19.    184(2) Disclosure of Interest by Director Section 184 (2) shall apply; with the exception that the interested director may participate in such meeting after disclosure of his interest. This means that a director can participate in a meeting wherein such matters are discussed in which he / she is interested, only after he/she discloses his/her interest.
20.    185 Loan to Directors Section 185 shall not apply to a private company:

1. in whose share capital no other body corporate has invested any money;

2. if the borrowings of such a company from banks / financial institutions / any body corporate is less than twice of its paid up share capital or Rs. 50 crores, whichever is lower; and

3. such a company has no default in repayment of such borrowings subsisting at the time of making transactions under this section.

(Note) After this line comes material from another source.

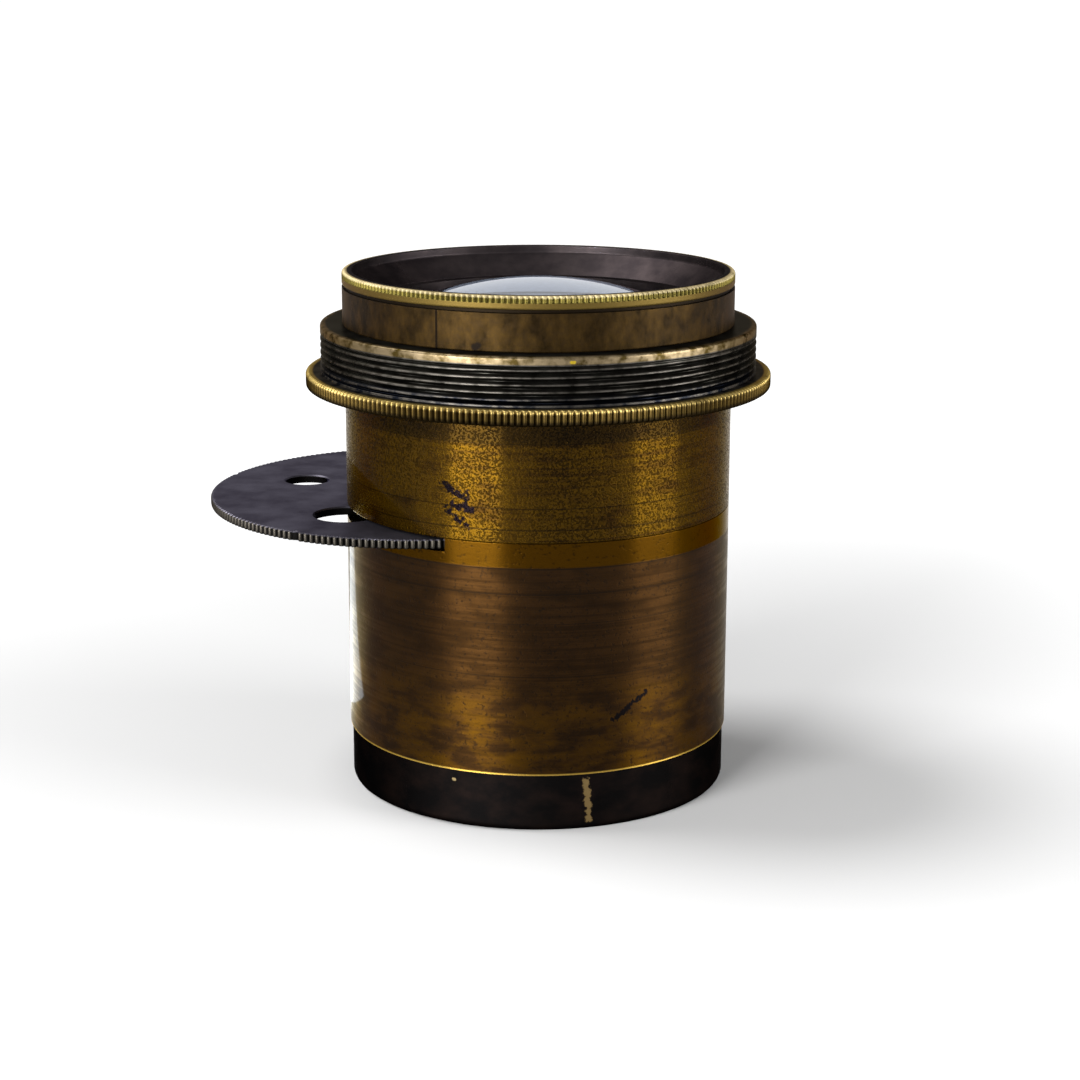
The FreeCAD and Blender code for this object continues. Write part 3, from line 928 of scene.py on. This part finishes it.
@dataclass(frozen=True)
class PlainMetal:
    """The metal of a small inner part, with a faint grain so that it doesn't look moulded."""

    name: str
    colour: str
    shade: str
    roughness: float = 0.35
    grain: float = 0.4

    def make(self) -> bpy.types.Material:
        """Builds the metal.

        Returns:
            The material.
        """
        bench = Bench(self.name)
        cloud = bench.blotches(self.grain, flat=2.0, detail=4.0, seed=71.0)
        base = bench.ramp(bench.contrast(cloud, 0.3, 0.7), self.shade, self.colour)
        return bench.finish({
            "Base Color": base, "Roughness": self.roughness, "Normal": bench.bump(cloud, 0.004)})


def cell_bore(end_radius: float, end_z: float, inward: float) -> list[tuple[float, float, float]]:
    """Inside of a cell from its open end to its inner end.

    Args:
        end_radius: the cell's outer radius at its open end.
        end_z: height of the open end.
        inward: -1 where the cell runs down from its open end and 1 where it runs up.

    Returns:
        Radius, height and rounding of each corner.
    """
    return [
        (end_radius - MOUTH_WALL, end_z, 0.12),
        (end_radius - MOUTH_WALL, end_z + inward * MOUTH_LENGTH, 0.15),
        (POCKET_R, end_z + inward * RETAINER_TOP_DEPTH, 0.1),
        (POCKET_R, end_z + inward * SEAT_DEPTH, 0.08),
        (CLEAR_R, end_z + inward * SEAT_DEPTH, 0.1),
        (CLEAR_R, end_z + inward * CELL_LENGTH, 0.1),
        (CELL_SPIGOT_R, end_z + inward * CELL_LENGTH, 0.1),
    ]


@dataclass
class RearCell:
    """The rear cell: a plain body, a groove, a smooth bead and a fine knurl round the mouth."""

    radius: float = 22.8
    groove_z: float = 9.75
    bead_z: float = 10.1
    knurl_z: float = 10.8
    groove: float = 0.35
    teeth: int = 220
    tooth_depth: float = 0.25
    columns: int = 440

    def build(self) -> bpy.types.Object:
        """Works out the skin: the knurl on a fine grid and the rest on a plain one.

        Returns:
            The piece.
        """
        top, r = REAR_END_Z, self.radius
        ridge = np.array([
            (r, self.knurl_z, 0.0), (r, self.knurl_z + 0.04, 0.35), (r, self.knurl_z + 0.09, 0.9),
            (r, self.knurl_z + 0.16, 1.0), (r, top - 0.34, 1.0), (r - 0.03, top - 0.2, 1.0),
            (r - 0.12, top - 0.08, 0.95), (r - 0.25, top - 0.02, 0.7), (r - 0.42, top, 0.25),
            (r - 0.52, top, 0.0),
        ])
        knurl = knurled(ridge, self.teeth, self.tooth_depth)
        inside = rounded([(r - 0.6, top, 0.0)] + cell_bore(r, top, -1.0) + [(CELL_SPIGOT_R, 0.0, 0.0)])
        outside = rounded([
            (CELL_SPIGOT_R, 0.4, 0.0), (CELL_SPIGOT_R, RING_TOP_Z, 0.05), (r, RING_TOP_Z, 0.12),
            (r, self.groove_z, 0.06), (r - self.groove, self.groove_z, 0.05),
            (r - self.groove, self.bead_z, 0.05), (r, self.bead_z, 0.22), (r, self.knurl_z - 0.03, 0.0),
        ])
        return turned_piece(
            "rear_cell_body", Band(knurl), lathe(inside, self.columns, Seat.INSIDE),
            lathe(outside, self.columns))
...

Only prescribed type of companies are eligible for an exemption from the provisions of Section 185 and can advance, directly or indirectly, any loan (including any loan represented by book debt) or give any guarantee or provide any security in connection with a loan taken by a director or any other person in whom the director is interested.
21.    Second proviso of Section 188(1) Voting by related party Second proviso to Sub-section (1) of Section 188  shall not apply In private company, even a related party member can also vote on resolutions, to approve any contract or arrangement with the related party
22.    196(4) and (5) Appointment of Managerial Personnel shall not apply The applicability of remuneration related provisions / restrictions in case of managerial personnel of private limited companies, especially in case of companies having losses or inadequate profits. Furthermore,  no disclosures in the board or general meeting agenda will be required in case of remuneration of managerial personnel of private limited companies and such companies are also not required to file return with the RoC in this regard.